With no extension the UK could either decide to revoke Article 50 and remain in the EU, or it would leave without a deal on 29 March 2019, just days after the European council.

In the latter case, the French no deal ordonnance would come into effect from 30 March 2019, and we would hope that the decree giving some precision on some aspects of it would also be published. There would be a transition period of 12 months during which each of us would have to reapply for a new, third country national, status. You can read about this in various earlier posts. 

With such short timing we could expect a chaotic period immediately after 29 March for travel, finance and many other aspects of day to day life. If you haven't done so already you might want to read our 'no deal checklist' here.

The key events to watch are the third meaningful vote, which is we think due to happen on 19 March; and then in the same week 21 and 22 March, when EU27 leaders will decide on whether or not to grant an extension. But much could happen before then.

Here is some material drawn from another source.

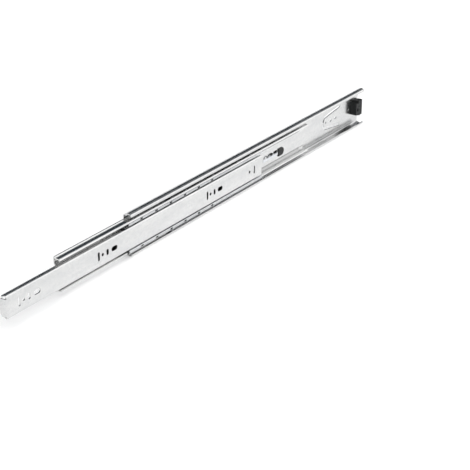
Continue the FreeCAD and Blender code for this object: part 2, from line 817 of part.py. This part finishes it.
def make_cage(name, x, web_y, ball_z, reach, lip=0.0):
    """Ball cage whose row of balls is centred on its own x = 0: two flanges with pockets and a short web.

    The name starts with outer or inner, as the sizes of the two cages do.
    """
    side = name.split("_")[0]
    inner = side == "inner"
    row = f"sizes.ball_pitch * (sizes.{side}_balls - 1)"
    front_end = "sizes.inner_cage_front" if inner else "sizes.outer_cage_end"
    rear_end = "sizes.inner_cage_rear" if inner else "sizes.outer_cage_end"
    body = new_body(name, x)
    outline = sheet_outline(mirrored(cage_section(web_y, ball_z, reach, lip)), size("cage_sheet"))
    sketch = new_sketch(body, "YZ_Plane", outline, lift=f"{row} / 2 + {front_end}")
    pad(body, sketch, f"{row} + {front_end} + {rear_end}", backwards=True)
    bridge = size("cage_bridge") / 2
    edge = ball_z - size("cage_edge")
    for sign in (1, -1):
        near = sign * bridge
        end = sign * size("cabinet_length")
        gap = polygon([(near, -edge), (end, -edge), (end, edge), (near, edge)])
        cut(body, new_sketch(body, "XZ_Plane", gap))
    if lip:
        cut(body, new_sketch(body, "XZ_Plane", *lip_windows(int(size(f"{side}_balls")), ball_z)))
    pocket = new_sketch(body, "XY_Plane")
    width = "sizes.ball_diameter + 2 * sizes.pocket_gap"
    round_hole(pocket, f"-{row} / 2", f"sizes.{side}_ball_depth", width)
    first = cut(body, pocket)
    pockets = body.newObject("PartDesign::LinearPattern", f"{name}_pockets")
    pockets.Originals = [first]
    pockets.Direction = (origin_feature(body, "X_Axis"), [""])
    pockets.setExpression("Length", row)
    pockets.setExpression("Occurrences", f"sizes.{side}_balls")
    body.Tip = pockets
    DOC.recompute()
    return body


def make_ball_row(name, x, z):
    """One row of loose steel balls, spaced by the cage's pockets."""
    side = name.split("_")[0]
    balls = []
    for number in range(int(size(f"{side}_balls"))):
        ball = DOC.addObject("Part::Sphere", f"{name}_ball")
        ball.setExpression("Radius", "sizes.ball_diameter / 2")
        place = f"sizes.ball_pitch * ({number} - (sizes.{side}_balls - 1) / 2)"
        ball.setExpression("Placement.Base.x", place)
        balls.append(ball)
    row = DOC.addObject("Part::Compound", name)
    row.Links = balls
    row.Label = name
    row.Placement = FreeCAD.Placement(Vector(0, 0, z), FreeCAD.Rotation())
    row.setExpression("Placement.Base.x", x)
    row.setExpression("Placement.Base.y", f"sizes.{side}_ball_depth")
    NODES.append(row)
    return row


def make_cages():
    """Both cages with their four rows of balls; each cage travels half as far as the member it carries."""
    outer_x = "sizes.front_setback - sizes.outer_cage_home + sizes.middle_out / 2"
    inner_x = f"{MIDDLE_X} - sizes.inner_cage_home + sizes.drawer_out / 2"
    half_sheet = size("cage_sheet") / 2
    outer_web = STEEL + size("cage_gap") + half_sheet
    inner_web = size("middle_web_front") + size("cage_gap") + half_sheet
    outer_reach = OUTER_Y + BALL_RADIUS - size("outer_cage_trim")
    inner_reach = size("section_depth") - size("cage_lip_inset")
    make_cage("outer_ball_cage", outer_x, outer_web, OUTER_Z, outer_reach)
    make_cage("inner_ball_cage", inner_x, inner_web, INNER_Z, inner_reach, lip=size("cage_lip"))
    make_ball_row("outer_balls_upper", outer_x, OUTER_Z)
    make_ball_row("outer_balls_lower", outer_x, -OUTER_Z)
    make_ball_row("inner_balls_upper", inner_x, INNER_Z)
    make_ball_row("inner_balls_lower", inner_x, -INNER_Z)


# ---------------------------------------------------------------- assembly

make_cabinet_member()
make_rear_bumper()
make_rear_loop()
make_middle_member()
make_stop("front_stop", at_front=True)
make_stop("rear_stop", at_front=False)
make_stop_rivet("front_stop_rivet", f"{MIDDLE_X} - (sizes.front_bite - sizes.rivet_lead)")
make_catch("front_catch", at_front=True)
make_catch("rear_catch", at_front=False)
make_catch_spring("front_catch_spring", at_front=True)
make_catch_spring("rear_catch_spring", at_front=False)
make_drawer_member()
make_lever_rivet()
make_lever()
make_cages()
DOC.recompute()

for item in DOC.Objects:
    if "Invalid" in item.State or "Error" in item.State:
        raise RuntimeError(f"{item.Label} failed: {item.State}")
for node in NODES:
    if node.Shape.isNull() or not node.Shape.isValid():
        raise RuntimeError(f"{node.Label} has no valid shape")

os.makedirs("parts", exist_ok=True)
for node in NODES:
    node.Shape.exportStep(f"parts/{node.Label}.step")
    print(node.Label, round(node.Shape.Volume, 1), len(node.Shape.Solids))
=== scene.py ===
"""Looks for a telescopic ball-bearing drawer slide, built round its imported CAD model.

Frame: +X is the way the drawer opens, +Y points from the cabinet wall to the drawer, +Z is up, in metres.
"""
import json
import logging
import math
from dataclasses import dataclass
from enum import Enum
from typing import Any

import bpy
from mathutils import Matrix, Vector

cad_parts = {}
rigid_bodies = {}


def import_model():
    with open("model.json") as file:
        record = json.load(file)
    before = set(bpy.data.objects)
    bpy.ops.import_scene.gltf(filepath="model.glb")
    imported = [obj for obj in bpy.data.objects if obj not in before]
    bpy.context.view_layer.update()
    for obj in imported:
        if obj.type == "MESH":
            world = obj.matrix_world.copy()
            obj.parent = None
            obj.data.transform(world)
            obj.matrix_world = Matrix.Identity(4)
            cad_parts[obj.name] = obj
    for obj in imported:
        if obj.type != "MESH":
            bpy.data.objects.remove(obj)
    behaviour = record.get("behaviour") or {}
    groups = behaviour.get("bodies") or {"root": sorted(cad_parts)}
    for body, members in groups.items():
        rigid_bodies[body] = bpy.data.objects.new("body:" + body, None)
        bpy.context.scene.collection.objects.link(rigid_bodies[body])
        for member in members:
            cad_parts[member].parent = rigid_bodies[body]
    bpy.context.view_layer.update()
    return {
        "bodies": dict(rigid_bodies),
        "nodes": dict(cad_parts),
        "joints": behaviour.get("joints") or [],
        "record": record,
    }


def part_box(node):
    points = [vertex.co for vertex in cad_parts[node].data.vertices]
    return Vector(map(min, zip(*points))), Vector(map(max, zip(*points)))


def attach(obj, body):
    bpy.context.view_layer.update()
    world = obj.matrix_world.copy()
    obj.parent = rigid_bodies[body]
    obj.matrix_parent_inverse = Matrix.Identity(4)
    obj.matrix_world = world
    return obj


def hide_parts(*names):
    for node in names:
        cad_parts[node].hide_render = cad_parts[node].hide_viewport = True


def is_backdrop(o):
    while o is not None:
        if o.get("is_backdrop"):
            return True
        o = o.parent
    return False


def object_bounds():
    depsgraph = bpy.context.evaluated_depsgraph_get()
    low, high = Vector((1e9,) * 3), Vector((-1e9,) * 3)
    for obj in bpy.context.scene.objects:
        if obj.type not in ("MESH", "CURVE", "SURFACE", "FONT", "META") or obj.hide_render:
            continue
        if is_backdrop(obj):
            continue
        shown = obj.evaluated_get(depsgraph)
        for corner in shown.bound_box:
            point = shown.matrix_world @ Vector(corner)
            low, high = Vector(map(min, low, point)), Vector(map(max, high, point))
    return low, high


LOG = logging.getLogger("drawer_slide")
MILLIMETRE = 0.001

Colour = tuple[float, float, float]


class Slot(Enum):
    """Material slots of the record that the pieces take their finish from."""

    ZINC_STEEL = "zinc_steel"
    CAGE_STEEL = "cage_steel"
    BALL_STEEL = "ball_steel"
    RIVET_STEEL = "rivet_steel"
    SPRING_STEEL = "spring_steel"
    BLACK_PLASTIC = "black_plastic"


class Body(Enum):
    """Moving bodies of the slide."""

    CABINET = "cabinet"
    MIDDLE = "middle"
    DRAWER = "drawer"
    LEVER = "lever"
    OUTER_CAGE = "outer_cage"
    INNER_CAGE = "inner_cage"


# ---------------------------------------------------------------- node trees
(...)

(b) She doesn't ask the European council for an extension.
The motion passed this week only mandates her to request an extension if the deal passes in Parliament before 20 March. It's likely that an amendment will be tabled when she presents the deal for the third time (if she does) mandating her to seek a longer extension if the deal is voted down again, but even if this happens it's by no means a given - over 180 Conservative MPs voted against the motion mandating even a short extension and Steve Barclay, the Brexit Secretary, is known to be against a long extension.

If no request for an extension is made to the European council at the summit on 21/22 March the UK will either leave without a deal, or have to revoke Article 50, or the Council would have to agree an extraordinary summit between 23 and 28 March to agree an extension if it were requested later.

If the UK leaves without a deal, the French ordonnance covering our rights as third country nationals comes into effect automatically on 30 March.